-- START OF MATERIAL --

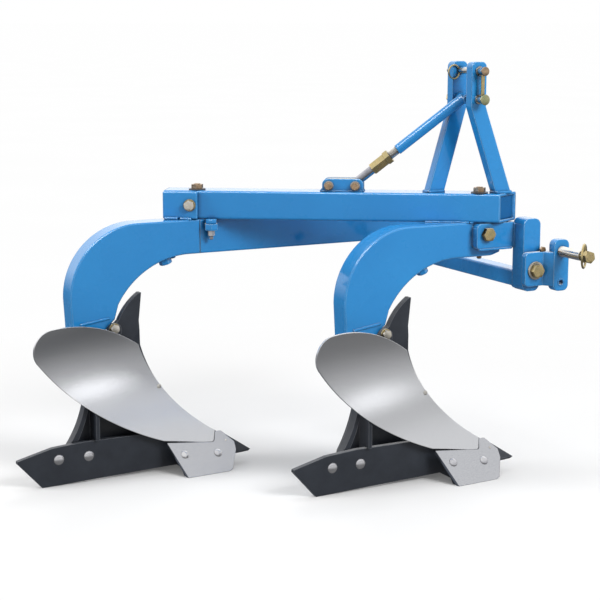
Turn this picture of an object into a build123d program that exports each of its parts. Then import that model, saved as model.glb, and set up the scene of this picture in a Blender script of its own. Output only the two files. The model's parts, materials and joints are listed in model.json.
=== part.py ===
from build123d import *
from math import cos, radians, sin
import os

# Two-furrow mounted mouldboard plough, right hand throwing.
# Millimetres. While modelling, X is the way of travel, Y is to the left, Z is up, and the
# zero is the heel of the rear body on the ground. The export moves the whole to its own
# reference point, the middle of its footprint on the ground.

# ---- layout -------------------------------------------------------------------
body_step_ahead = 612        # front body ahead of the rear one
body_step_right = 395        # front body to the right of the rear one
beam_height = 684            # underside of the main beam, top of both shanks
hitch_middle_y = -120        # middle of the two lower link pins
hitch_spread = 683           # between the shoulders of the two lower link pins

# ---- shanks -------------------------------------------------------------------
shank_thick = 65
shank_near_y = 45            # right hand face of the rear shank
arm_depth = 94
shank_back_radius = 197
shank_back_x = 106           # rearmost line of the rear shank
rear_arm_end = 482
front_arm_end = 588          # from the heel of its own body
arm_slope_long = 30          # cut under the end of the front arm
arm_slope_tall = 10
tenon_thick = 38
shank_foot_z = 372
shank_heel = (203, 400)      # front of the foot, over the frog
shank_crook = (241, 466)     # where the inside curve starts
tenon_foot_z = 330
seam_groove = 3

# ---- beams --------------------------------------------------------------------
beam_width = 80
beam_wall = 7
beam_angle = 33              # to the way of travel
beam_start = (470, 58)       # point on the right hand side face
beam_back = 84               # from that point to the rear end
beam_ahead = 828             # from that point to the near corner of the front end
beam_tall = 78
front_mitre = 30
cap_thick = 6
front_cap_inset = 6
side_plate_long = 95
side_plate_thick = 16
side_plate_inset = 2
rail_wall = 6
rail_end = 1190
cross_deep = 46
cross_tall = 44
cross_wall = 5

# ---- hitch --------------------------------------------------------------------
upright_x = 1228
upright_deep = 54
upright_wide = 50
upright_inset = 20           # outside the right hand face of the arm
upright_above = 10           # over the underside of the beam
upright_tall = 198
upright_round = 18
arm_plate_thick = 25
arm_plate_long = 120
arm_plate_drop = 2           # under the underside of the beam
arm_plate_tall = 70
arm_plate_round = 14
bracket_thick = 16
bracket_back = 1224
bracket_front = 1298
bracket_drop = 80            # top of the plate, under the beam
bracket_tall = 92
lug_back = 1300
lug_front = 1348
lug_thick = 24
lug_drop = 46                # top of the lug, under the beam
lug_tall = 140
link_pin_drop = 32           # under the top of the lug
link_pin_radius = 11
link_pin_reach = 124
link_pin_tail = 14           # behind the lug
spare_hole_radius = 7
spare_hole_drop = 117        # under the top of the lug
clip_radius = 4.5
clip_ring_radius = 31
clip_wire = 2.8
clip_turn = 42
clip_from_end = 27
sleeve_radius = 14
fit_gap = 0.3

# ---- mast ---------------------------------------------------------------------
mast_rear_foot = 652         # along the beam from its start point
mast_front_foot = 832
mast_leg_thick = 26
mast_leg_width = 46
mast_gap = 66                # between the two ears
mast_lean = 8                # of the ears, backwards
mast_ear_round = 14
mast_top_z = 1112
mast_ear_tall = 118          # from the top down to where ears turn into legs
top_pin_drop = 24            # under the top of the mast
brace_pin_drop = 98
mast_pin_radius = 9.5
mast_pin_spare = 26
keeper_radius = 5
ring_pin_radius = 18         # ring through the upper pin
ring_pin_wire = 2.2
ring_pin_turn = 6

# ---- brace --------------------------------------------------------------------
brace_foot = 440             # along the beam from its start point
brace_foot_rise = 16
brace_top_eye = 44
brace_tube_radius = 14
brace_tube_share = 0.62
brace_top_side = -2          # of the tube, from the middle of the ears to the left
brace_top_rise = 9           # of the tube's line, over the pin
brace_low_rise = 7           # of the rod's line, over the clevis pin
brace_rod_radius = 12
brace_eye_radius = 16
brace_eye_thick = 26
stud_radius = 10.5
stud_long = 26
stud_in_tube = 30
coupling_radius = 17.5
coupling_long = 46
lock_nut_radius = 20.5
lock_nut_long = 14
clevis_length = 112
clevis_tall = 35
clevis_thick = 10
clevis_pin_radius = 6

# ---- bodies -------------------------------------------------------------------
board_thick = 6
board_hollow = 450           # radius of the dish, up and down
board_sweep = 1400           # radius of the dish, along the furrow
board_axis_x = 500
board_axis_y = -1347.2
board_widest_z = 330
share_thick = 9
share_turn = 4
share_slope = 52
share_seat = (440, -29, 78)
landside_thick = 14
web_near_y = 40
web_thick = 20
rib_thick = 10
crescent_thick = 12
seat_thick = 14
nose_thick = 14
boss_radius = 20
boss_thick = 12
boss_place = (224, 399)
boss_ahead_of_web = 8
seam = 1.5                   # between mouldboard and share

pieces = {}
beam_dir = Vector(cos(radians(beam_angle)), -sin(radians(beam_angle)), 0)
beam_side = Vector(sin(radians(beam_angle)), cos(radians(beam_angle)), 0)
beam_top = beam_height + beam_tall
arm_low = beam_height - arm_depth
near_arm_y = shank_near_y - body_step_right
lug_low = beam_height - lug_drop - lug_tall
lug_high = beam_height - lug_drop
link_pin_z = lug_high - link_pin_drop
spare_hole_z = lug_high - spare_hole_drop
upright_low = beam_height + upright_above - upright_tall
mast_ear_z = mast_top_z - mast_ear_tall
top_pin_z = mast_top_z - top_pin_drop
brace_pin_z = mast_top_z - brace_pin_drop


def side_view(edges, near_y, thick):
    """Solid with the given outline in X and Z, from near_y towards the left."""
    face = make_face(edges).face()
    return extrude(Pos(0, near_y, 0) * face, amount=thick, dir=(0, 1, 0))


def upright_plane_points(points):
    return [Vector(x, 0, z) for x, z in points]


def outline(points):
    """Closed straight-sided outline in X and Z."""
    return Polyline(*upright_plane_points(points), close=True).edges()


def rod(start, end, radius):
    start = Vector(*start)
    end = Vector(*end)
    along = end - start
    return Plane(origin=start, z_dir=along) * Cylinder(
        radius, along.length, align=(Align.CENTER, Align.CENTER, Align.MIN))


def bar_box(x, y, z):
    """Box between two values on each axis."""
    return Pos(x[0], y[0], z[0]) * Box(
        x[1] - x[0], y[1] - y[0], z[1] - z[0], align=(Align.MIN, Align.MIN, Align.MIN))


def hex_bar(start, end, radius):
    start = Vector(*start)
    end = Vector(*end)
    along = end - start
    return extrude(Plane(origin=start, z_dir=along) * RegularPolygon(radius, 6), amount=along.length)


def mirrored(solid):
    """The same piece on the other side of the hitch."""
    return mirror(solid, about=Plane(origin=(0, hitch_middle_y, 0), z_dir=(0, 1, 0)))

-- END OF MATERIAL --

PROMPT: Answer with one number only: how many lines above contain the word "import".

RESPONSE TO THE TASK: 4